For his performance, the 57-year-old Pearce on Thursday landed his first Oscar nomination – a long-in-coming and perhaps overdue honor for the character actor of “Memento,” “The Count of Monte Cristo” and “The King’s Speech.” For the Australian-born Pearce, such recognitions are as awkward as they are rewarding. He long ago decided Hollywood stardom wasn’t for him.

“I get uncomfortable with that, to be honest,” he says. “I’m really happy with doing a good performance. I can genuinely say within myself I’ve done a good job. Equally, I know when I’ve done a (bad) job. But I’m also well aware of how a performance can appear good purely because of the tone of the film. I might have done exactly the same performance in another movie with not such a good director, and people might have gone, ‘That was full-on but whatever.’ Whereas in this film, we are all better than we actually are because the film has integrity to it that elevates us all.”

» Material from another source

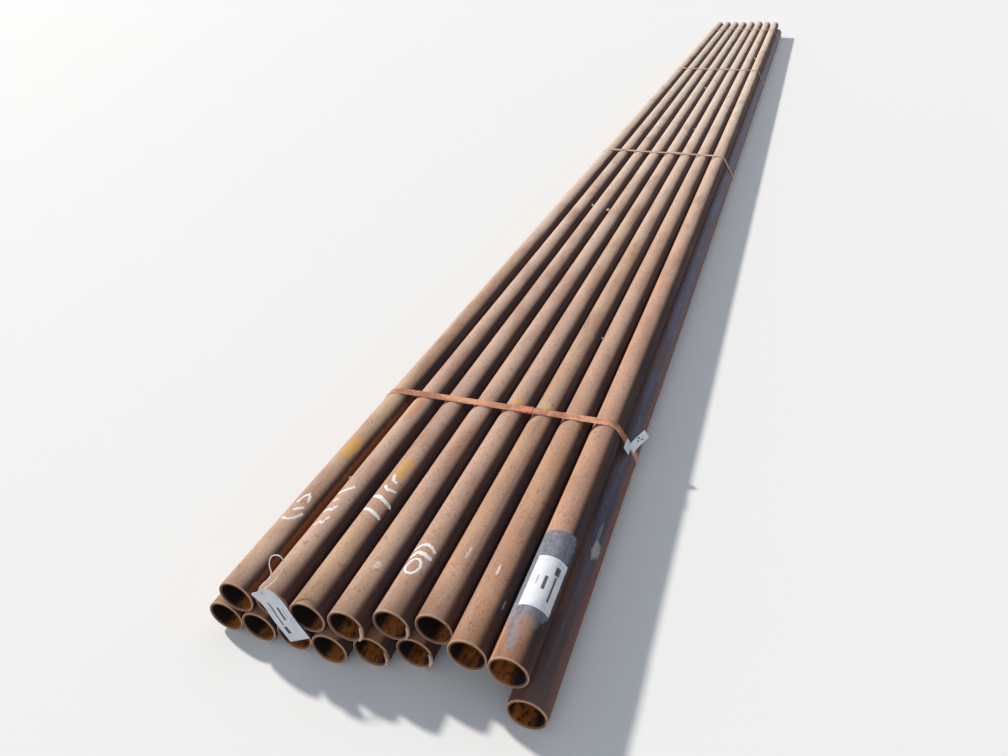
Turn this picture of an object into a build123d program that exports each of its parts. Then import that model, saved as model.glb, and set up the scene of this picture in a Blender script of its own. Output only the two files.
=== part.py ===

Like F. Murray Abraham’s Saleri in “Amadeus,” Peace’s Van Buren has quickly ascended the ranks of great cinema villains to artists. The character likewise has some basis in reality, albeit extrapolated from a much different time and place. Corbet and Mona Fastvold, who are married and wrote “The Brutalist” together, were fueled by their hardships with financiers on their previous film, 2018's “Vox Lux.”

“We didn’t have a Van Buren but we certainly had our fill of complicated relationships with the people who hold the purse strings,” says Fastvold. “There’s a sense of: I have ownership of the project because I’m paying for it, and I almost have ownership of you.”

Pearce has been around the movie business long enough to shake hands with plenty of wealthy men putting money toward a film production. But he says none of his own experiences went into “The Brutalist.”

“There’s always this slew of producers at a higher level than us who come and visit the set,” Pearce says. “I’m polite and I go, ‘Hi, nice to meet you. Thanks.’ But I’m a little caught up with what I’m doing. Then three years later you’ll meet someone who says, ‘You know, I was a producer on “L.A. Confidential.”’ Ah, were you?”

Pearce, who lives in the Netherlands, has generally kept much of Hollywood at arm's length. In conversation, he tends to be chipper and humble — more interested in talking Aussie rules football than the Oscar race. “Any chance to have a kick, I'll have a kick,” he says with smile.

That youthful spirit Pearce tends to apply to his acting as well. Pearce, who started performing in the mid-'80s on the long-running Australian soap opera “Neighbors,” doesn't like to be precious about performing.

“If I’m hanging on to it all day, it’s exhausting,” Pearce says. “The thing that still exists for me is using our imagination, which is kind of a childlike venture. I think there’s something valuable about that even as adults. I think you can be all ages at all times.”

Pearce compares receiving the script from Corbet to “The Brutalist” to when Christopher Nolan approached him 25 years ago. Both times, he went back to watch the director's earlier films and quickly decided this was an opportunity to pounce at.

In digging into Van Buren, Pearce was guided less by real-life experience than the script. The hardest entry way to the character, he says, was the voice. “Thankfully,” Pearce says, “I’m friends with Danny Huston and he’s got a wonderfully old-fashioned voice.” He and Corbet didn't speak much about the director's hardships on “Vox Lux.”

“I know that it was troubled. Brady is going to have trouble on every film he makes, I reckon, because he is such a visionary,” says Pearce. “I know on this there were producers trying to get him to cut the time down. Of course, all those producers now are going, ‘I was with him all the way.’”

To a certain degree, Pearce says, he doesn't fully understand a performance while he's doing it. He's more likely to understand it fully afterward while watching. Take that “lady of the night scene.” While filming, Pearce felt he was saying that line to put Tóth in his place. “But when I watched it, I went: ‘I’m just telling myself. I’m purely telling myself,’” he says. “There’s something even more distasteful about it.”

It's ironic, in a way, that Van Buren, a man bent on control, is played so indelibly by an actor who seeks to impose so little of it, himself.

“There’s a performative element to Van Buren. He exhausts himself because he’s trying to dominate, to be the one in charge, be Mr. Charming,” Pearce says. “I don’t think he can ever enter a room without being self-conscious. That’s an exhausting way to be, I reckon.”